▶ [Directions] Please give the listing again, word for word, with nothing left out.

Records with modeling code
====
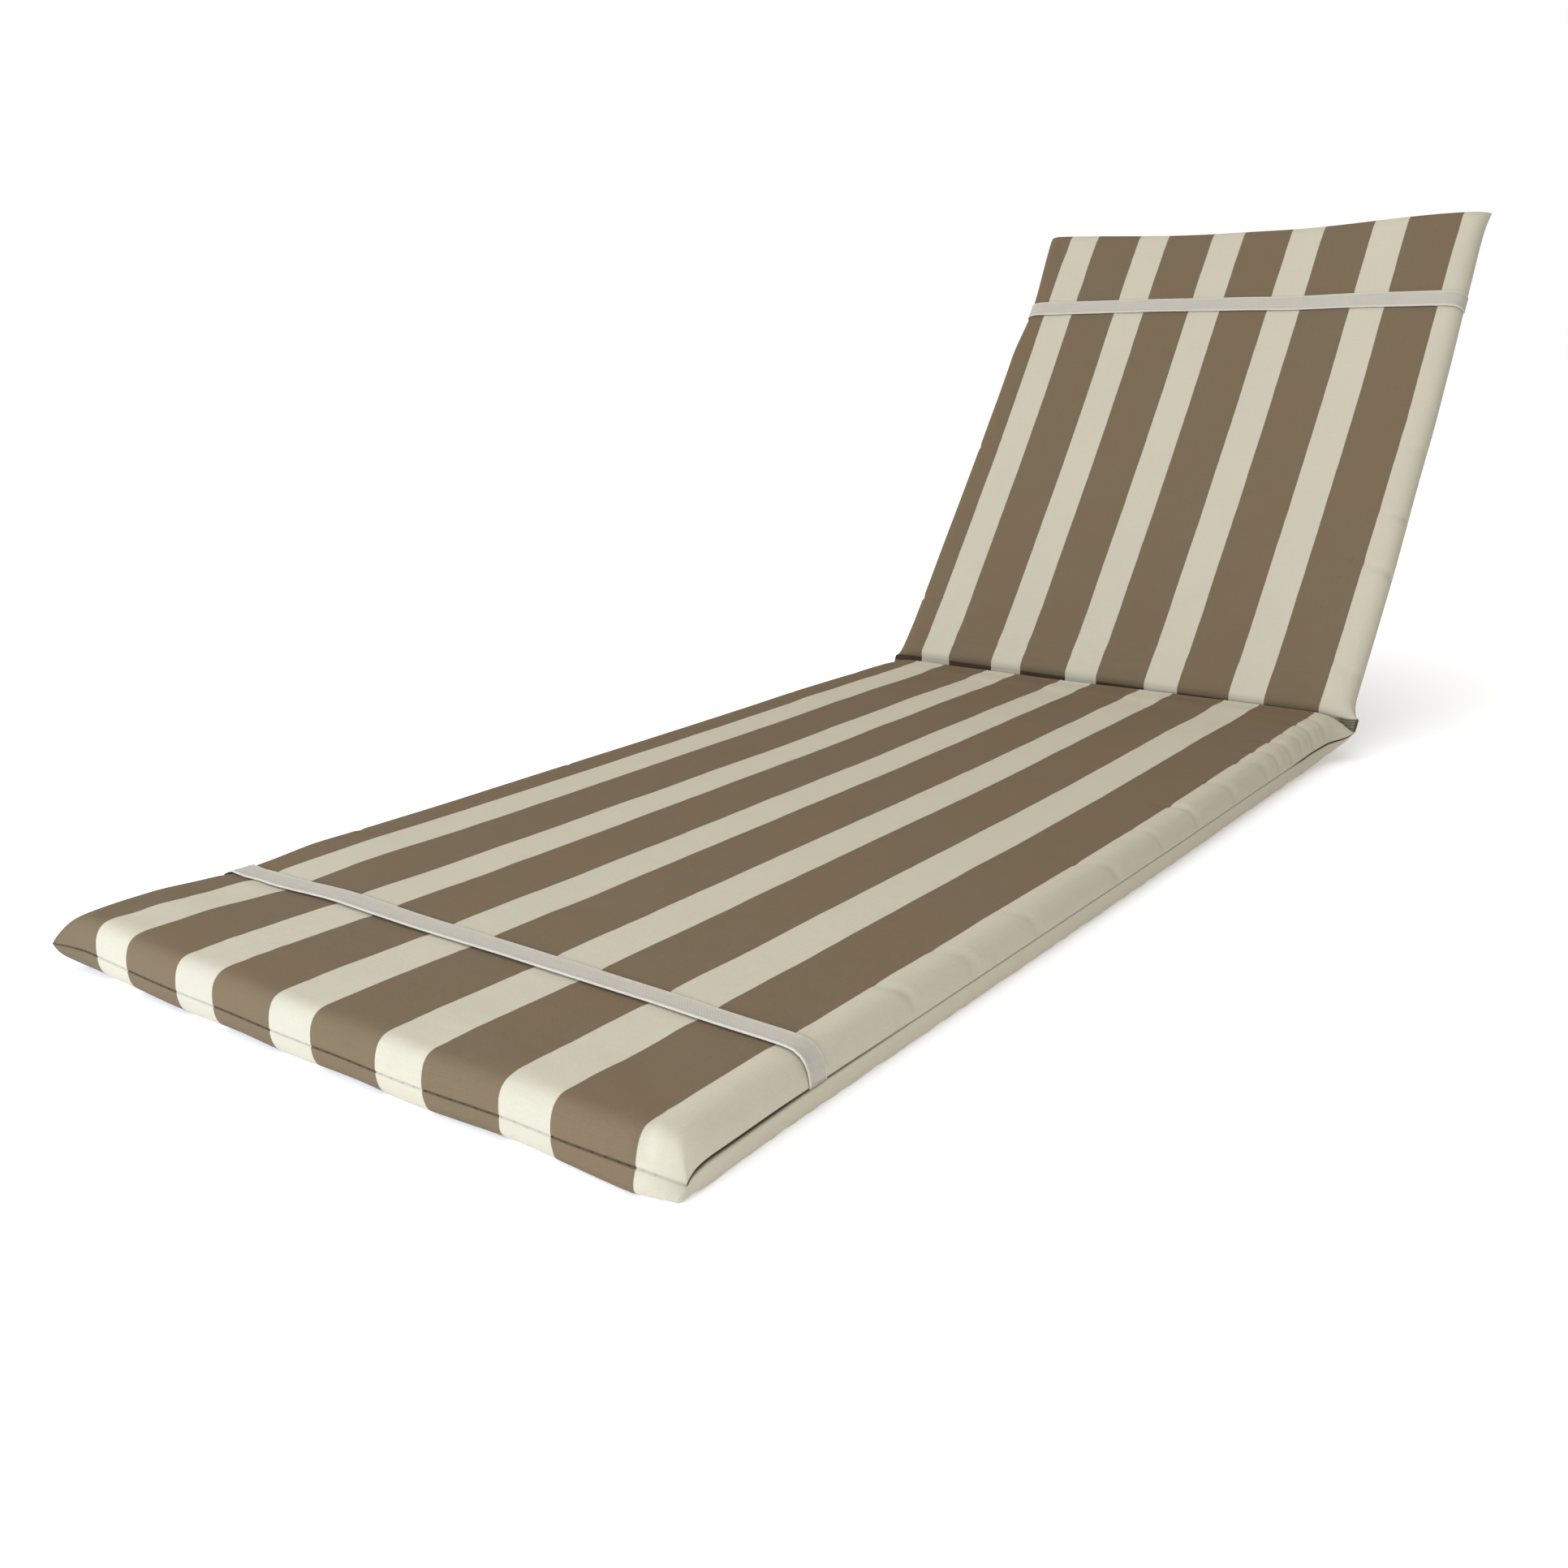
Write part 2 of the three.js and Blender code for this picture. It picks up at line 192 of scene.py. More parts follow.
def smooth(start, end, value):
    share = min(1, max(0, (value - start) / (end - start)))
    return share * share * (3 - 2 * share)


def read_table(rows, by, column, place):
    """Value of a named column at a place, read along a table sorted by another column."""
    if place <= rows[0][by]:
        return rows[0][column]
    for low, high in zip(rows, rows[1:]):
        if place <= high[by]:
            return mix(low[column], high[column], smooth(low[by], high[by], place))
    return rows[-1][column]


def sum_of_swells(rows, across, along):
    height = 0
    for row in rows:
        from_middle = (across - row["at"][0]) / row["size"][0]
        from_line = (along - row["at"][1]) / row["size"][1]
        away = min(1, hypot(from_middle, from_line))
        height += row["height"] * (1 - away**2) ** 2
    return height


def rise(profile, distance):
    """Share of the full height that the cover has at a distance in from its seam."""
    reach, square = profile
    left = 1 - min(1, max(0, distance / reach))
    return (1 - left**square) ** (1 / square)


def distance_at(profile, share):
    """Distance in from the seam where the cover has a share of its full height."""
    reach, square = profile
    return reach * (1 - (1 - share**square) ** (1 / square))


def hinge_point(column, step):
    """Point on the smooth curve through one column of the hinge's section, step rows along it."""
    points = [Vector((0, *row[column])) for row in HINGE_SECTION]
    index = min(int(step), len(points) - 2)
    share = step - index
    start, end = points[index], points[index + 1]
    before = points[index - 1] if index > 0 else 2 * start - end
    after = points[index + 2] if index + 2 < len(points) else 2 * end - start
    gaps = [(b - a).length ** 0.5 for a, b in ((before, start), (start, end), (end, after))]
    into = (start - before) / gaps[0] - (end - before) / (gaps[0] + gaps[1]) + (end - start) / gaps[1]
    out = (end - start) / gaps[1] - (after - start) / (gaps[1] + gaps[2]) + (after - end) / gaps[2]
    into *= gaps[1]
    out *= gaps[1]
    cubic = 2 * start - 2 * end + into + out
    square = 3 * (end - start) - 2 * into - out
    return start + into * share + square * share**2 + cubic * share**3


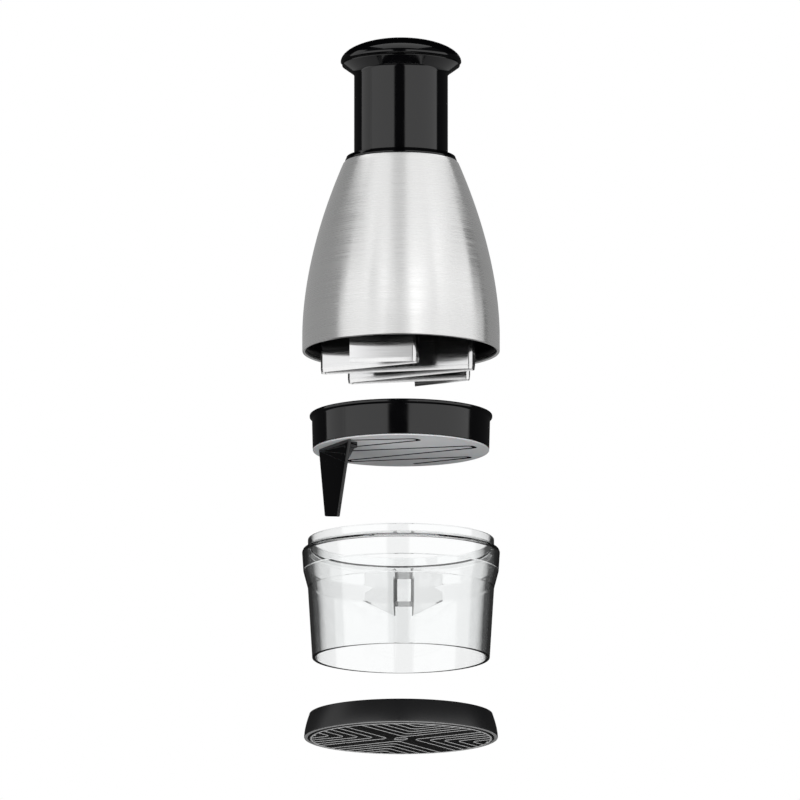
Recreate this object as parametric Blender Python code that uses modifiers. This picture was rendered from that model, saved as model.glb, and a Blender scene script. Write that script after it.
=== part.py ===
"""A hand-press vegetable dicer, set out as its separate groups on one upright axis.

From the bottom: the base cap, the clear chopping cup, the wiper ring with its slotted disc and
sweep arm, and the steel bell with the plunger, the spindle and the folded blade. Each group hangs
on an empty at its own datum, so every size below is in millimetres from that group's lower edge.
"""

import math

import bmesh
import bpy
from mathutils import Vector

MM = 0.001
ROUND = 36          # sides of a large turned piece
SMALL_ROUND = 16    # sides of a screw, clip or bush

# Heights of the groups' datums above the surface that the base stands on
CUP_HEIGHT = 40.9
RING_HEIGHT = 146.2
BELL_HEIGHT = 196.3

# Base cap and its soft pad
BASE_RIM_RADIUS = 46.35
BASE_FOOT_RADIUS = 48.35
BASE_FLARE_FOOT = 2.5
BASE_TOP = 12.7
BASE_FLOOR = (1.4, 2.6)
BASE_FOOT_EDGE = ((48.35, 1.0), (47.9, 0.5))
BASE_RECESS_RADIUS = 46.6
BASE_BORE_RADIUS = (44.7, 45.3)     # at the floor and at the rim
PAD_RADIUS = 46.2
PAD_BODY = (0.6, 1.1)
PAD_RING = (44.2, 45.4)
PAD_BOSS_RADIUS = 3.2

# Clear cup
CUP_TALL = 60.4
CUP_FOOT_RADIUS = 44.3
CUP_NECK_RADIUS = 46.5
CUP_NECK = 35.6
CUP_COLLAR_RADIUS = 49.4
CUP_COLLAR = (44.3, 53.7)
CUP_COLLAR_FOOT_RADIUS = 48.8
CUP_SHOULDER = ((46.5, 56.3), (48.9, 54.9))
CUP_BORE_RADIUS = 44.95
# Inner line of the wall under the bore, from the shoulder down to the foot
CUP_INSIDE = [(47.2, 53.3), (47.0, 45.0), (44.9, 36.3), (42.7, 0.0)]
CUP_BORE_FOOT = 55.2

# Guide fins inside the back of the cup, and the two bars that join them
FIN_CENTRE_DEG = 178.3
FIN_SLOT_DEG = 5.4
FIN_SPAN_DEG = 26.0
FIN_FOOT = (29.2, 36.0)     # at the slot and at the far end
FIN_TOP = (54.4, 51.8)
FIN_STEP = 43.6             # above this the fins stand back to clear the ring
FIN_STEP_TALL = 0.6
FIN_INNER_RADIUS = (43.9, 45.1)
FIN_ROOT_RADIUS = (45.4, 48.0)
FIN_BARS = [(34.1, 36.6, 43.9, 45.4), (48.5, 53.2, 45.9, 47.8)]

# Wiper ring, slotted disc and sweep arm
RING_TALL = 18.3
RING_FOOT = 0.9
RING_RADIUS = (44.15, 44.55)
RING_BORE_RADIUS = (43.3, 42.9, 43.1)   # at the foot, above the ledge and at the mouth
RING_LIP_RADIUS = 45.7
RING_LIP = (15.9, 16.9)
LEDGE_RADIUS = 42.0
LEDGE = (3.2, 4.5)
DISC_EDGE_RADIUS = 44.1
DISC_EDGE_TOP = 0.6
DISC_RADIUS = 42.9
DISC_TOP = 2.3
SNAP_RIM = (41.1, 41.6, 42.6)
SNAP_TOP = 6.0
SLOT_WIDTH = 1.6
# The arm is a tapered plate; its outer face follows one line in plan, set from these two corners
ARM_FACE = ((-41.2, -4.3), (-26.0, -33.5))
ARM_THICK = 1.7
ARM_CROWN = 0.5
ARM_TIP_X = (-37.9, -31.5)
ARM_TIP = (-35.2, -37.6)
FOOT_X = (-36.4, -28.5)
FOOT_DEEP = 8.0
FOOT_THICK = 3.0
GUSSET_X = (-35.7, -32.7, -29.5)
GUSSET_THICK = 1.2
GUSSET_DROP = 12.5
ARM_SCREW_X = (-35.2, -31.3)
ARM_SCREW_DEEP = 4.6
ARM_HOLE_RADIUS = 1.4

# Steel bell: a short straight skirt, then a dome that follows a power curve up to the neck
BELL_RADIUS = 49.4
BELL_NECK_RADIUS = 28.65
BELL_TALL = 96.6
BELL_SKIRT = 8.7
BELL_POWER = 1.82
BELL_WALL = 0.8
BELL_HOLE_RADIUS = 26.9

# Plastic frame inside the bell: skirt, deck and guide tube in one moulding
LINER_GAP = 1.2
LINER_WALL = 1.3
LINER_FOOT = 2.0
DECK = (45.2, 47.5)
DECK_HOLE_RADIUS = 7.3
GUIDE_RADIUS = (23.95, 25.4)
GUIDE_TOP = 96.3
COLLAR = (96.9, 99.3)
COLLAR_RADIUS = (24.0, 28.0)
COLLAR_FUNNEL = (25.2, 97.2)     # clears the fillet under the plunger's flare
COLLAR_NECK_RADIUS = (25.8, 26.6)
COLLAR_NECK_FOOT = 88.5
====
▶ [The response]
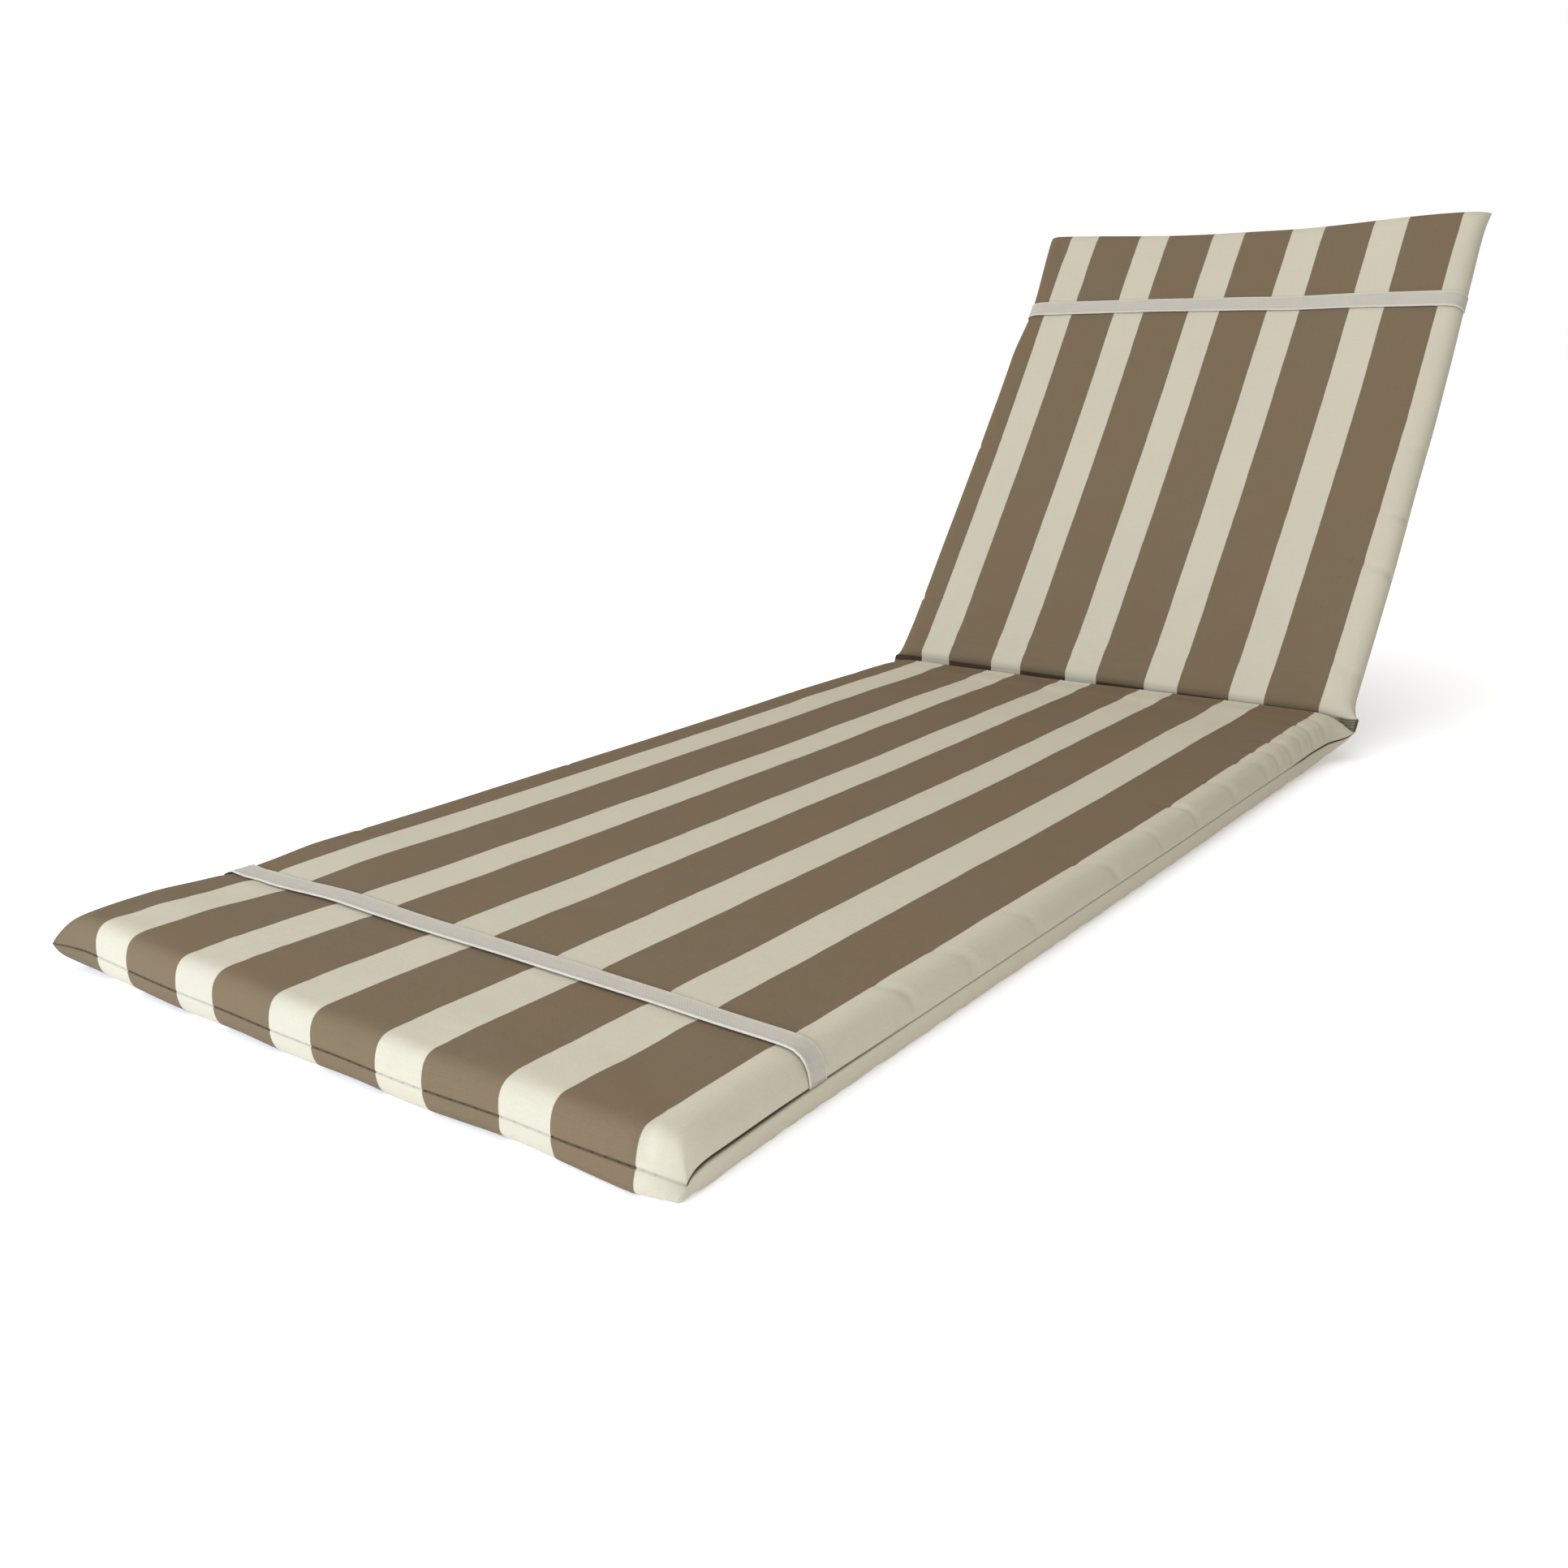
Write part 2 of the three.js and Blender code for this picture. It picks up at line 192 of scene.py. More parts follow.
def smooth(start, end, value):
    share = min(1, max(0, (value - start) / (end - start)))
    return share * share * (3 - 2 * share)


def read_table(rows, by, column, place):
    """Value of a named column at a place, read along a table sorted by another column."""
    if place <= rows[0][by]:
        return rows[0][column]
    for low, high in zip(rows, rows[1:]):
        if place <= high[by]:
            return mix(low[column], high[column], smooth(low[by], high[by], place))
    return rows[-1][column]


def sum_of_swells(rows, across, along):
    height = 0
    for row in rows:
        from_middle = (across - row["at"][0]) / row["size"][0]
        from_line = (along - row["at"][1]) / row["size"][1]
        away = min(1, hypot(from_middle, from_line))
        height += row["height"] * (1 - away**2) ** 2
    return height


def rise(profile, distance):
    """Share of the full height that the cover has at a distance in from its seam."""
    reach, square = profile
    left = 1 - min(1, max(0, distance / reach))
    return (1 - left**square) ** (1 / square)


def distance_at(profile, share):
    """Distance in from the seam where the cover has a share of its full height."""
    reach, square = profile
    return reach * (1 - (1 - share**square) ** (1 / square))


def hinge_point(column, step):
    """Point on the smooth curve through one column of the hinge's section, step rows along it."""
    points = [Vector((0, *row[column])) for row in HINGE_SECTION]
    index = min(int(step), len(points) - 2)
    share = step - index
    start, end = points[index], points[index + 1]
    before = points[index - 1] if index > 0 else 2 * start - end
    after = points[index + 2] if index + 2 < len(points) else 2 * end - start
    gaps = [(b - a).length ** 0.5 for a, b in ((before, start), (start, end), (end, after))]
    into = (start - before) / gaps[0] - (end - before) / (gaps[0] + gaps[1]) + (end - start) / gaps[1]
    out = (end - start) / gaps[1] - (after - start) / (gaps[1] + gaps[2]) + (after - end) / gaps[2]
    into *= gaps[1]
    out *= gaps[1]
    cubic = 2 * start - 2 * end + into + out
    square = 3 * (end - start) - 2 * into - out
    return start + into * share + square * share**2 + cubic * share**3


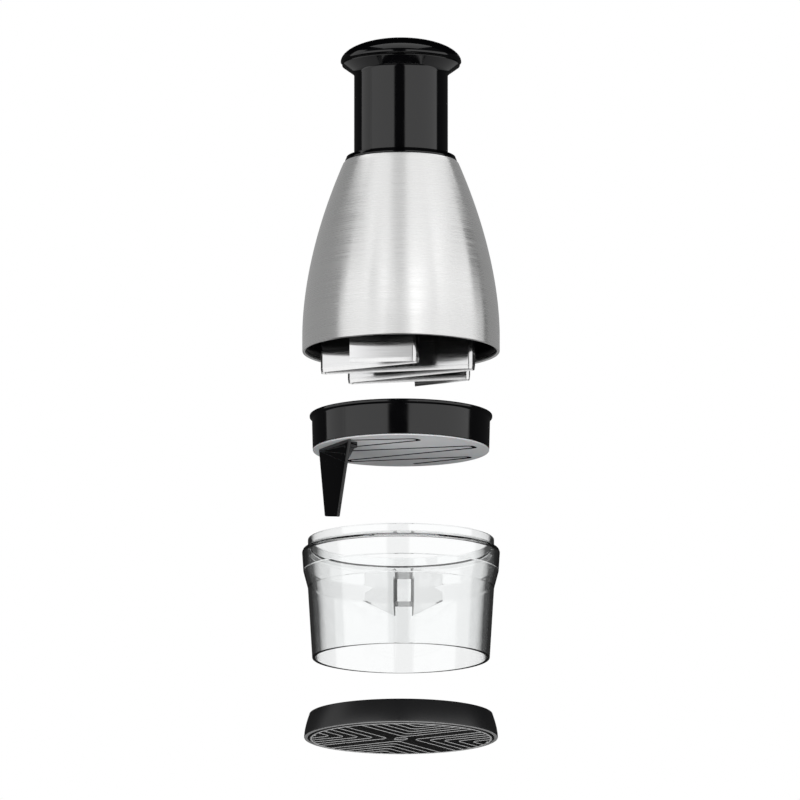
Recreate this object as parametric Blender Python code that uses modifiers. This picture was rendered from that model, saved as model.glb, and a Blender scene script. Write that script after it.
=== part.py ===
"""A hand-press vegetable dicer, set out as its separate groups on one upright axis.

From the bottom: the base cap, the clear chopping cup, the wiper ring with its slotted disc and
sweep arm, and the steel bell with the plunger, the spindle and the folded blade. Each group hangs
on an empty at its own datum, so every size below is in millimetres from that group's lower edge.
"""

import math

import bmesh
import bpy
from mathutils import Vector

MM = 0.001
ROUND = 36          # sides of a large turned piece
SMALL_ROUND = 16    # sides of a screw, clip or bush

# Heights of the groups' datums above the surface that the base stands on
CUP_HEIGHT = 40.9
RING_HEIGHT = 146.2
BELL_HEIGHT = 196.3

# Base cap and its soft pad
BASE_RIM_RADIUS = 46.35
BASE_FOOT_RADIUS = 48.35
BASE_FLARE_FOOT = 2.5
BASE_TOP = 12.7
BASE_FLOOR = (1.4, 2.6)
BASE_FOOT_EDGE = ((48.35, 1.0), (47.9, 0.5))
BASE_RECESS_RADIUS = 46.6
BASE_BORE_RADIUS = (44.7, 45.3)     # at the floor and at the rim
PAD_RADIUS = 46.2
PAD_BODY = (0.6, 1.1)
PAD_RING = (44.2, 45.4)
PAD_BOSS_RADIUS = 3.2

# Clear cup
CUP_TALL = 60.4
CUP_FOOT_RADIUS = 44.3
CUP_NECK_RADIUS = 46.5
CUP_NECK = 35.6
CUP_COLLAR_RADIUS = 49.4
CUP_COLLAR = (44.3, 53.7)
CUP_COLLAR_FOOT_RADIUS = 48.8
CUP_SHOULDER = ((46.5, 56.3), (48.9, 54.9))
CUP_BORE_RADIUS = 44.95
# Inner line of the wall under the bore, from the shoulder down to the foot
CUP_INSIDE = [(47.2, 53.3), (47.0, 45.0), (44.9, 36.3), (42.7, 0.0)]
CUP_BORE_FOOT = 55.2

# Guide fins inside the back of the cup, and the two bars that join them
FIN_CENTRE_DEG = 178.3
FIN_SLOT_DEG = 5.4
FIN_SPAN_DEG = 26.0
FIN_FOOT = (29.2, 36.0)     # at the slot and at the far end
FIN_TOP = (54.4, 51.8)
FIN_STEP = 43.6             # above this the fins stand back to clear the ring
FIN_STEP_TALL = 0.6
FIN_INNER_RADIUS = (43.9, 45.1)
FIN_ROOT_RADIUS = (45.4, 48.0)
FIN_BARS = [(34.1, 36.6, 43.9, 45.4), (48.5, 53.2, 45.9, 47.8)]

# Wiper ring, slotted disc and sweep arm
RING_TALL = 18.3
RING_FOOT = 0.9
RING_RADIUS = (44.15, 44.55)
RING_BORE_RADIUS = (43.3, 42.9, 43.1)   # at the foot, above the ledge and at the mouth
RING_LIP_RADIUS = 45.7
RING_LIP = (15.9, 16.9)
LEDGE_RADIUS = 42.0
LEDGE = (3.2, 4.5)
DISC_EDGE_RADIUS = 44.1
DISC_EDGE_TOP = 0.6
DISC_RADIUS = 42.9
DISC_TOP = 2.3
SNAP_RIM = (41.1, 41.6, 42.6)
SNAP_TOP = 6.0
SLOT_WIDTH = 1.6
# The arm is a tapered plate; its outer face follows one line in plan, set from these two corners
ARM_FACE = ((-41.2, -4.3), (-26.0, -33.5))
ARM_THICK = 1.7
ARM_CROWN = 0.5
ARM_TIP_X = (-37.9, -31.5)
ARM_TIP = (-35.2, -37.6)
FOOT_X = (-36.4, -28.5)
FOOT_DEEP = 8.0
FOOT_THICK = 3.0
GUSSET_X = (-35.7, -32.7, -29.5)
GUSSET_THICK = 1.2
GUSSET_DROP = 12.5
ARM_SCREW_X = (-35.2, -31.3)
ARM_SCREW_DEEP = 4.6
ARM_HOLE_RADIUS = 1.4

# Steel bell: a short straight skirt, then a dome that follows a power curve up to the neck
BELL_RADIUS = 49.4
BELL_NECK_RADIUS = 28.65
BELL_TALL = 96.6
BELL_SKIRT = 8.7
BELL_POWER = 1.82
BELL_WALL = 0.8
BELL_HOLE_RADIUS = 26.9

# Plastic frame inside the bell: skirt, deck and guide tube in one moulding
LINER_GAP = 1.2
LINER_WALL = 1.3
LINER_FOOT = 2.0
DECK = (45.2, 47.5)
DECK_HOLE_RADIUS = 7.3
GUIDE_RADIUS = (23.95, 25.4)
GUIDE_TOP = 96.3
COLLAR = (96.9, 99.3)
COLLAR_RADIUS = (24.0, 28.0)
COLLAR_FUNNEL = (25.2, 97.2)     # clears the fillet under the plunger's flare
COLLAR_NECK_RADIUS = (25.8, 26.6)
COLLAR_NECK_FOOT = 88.5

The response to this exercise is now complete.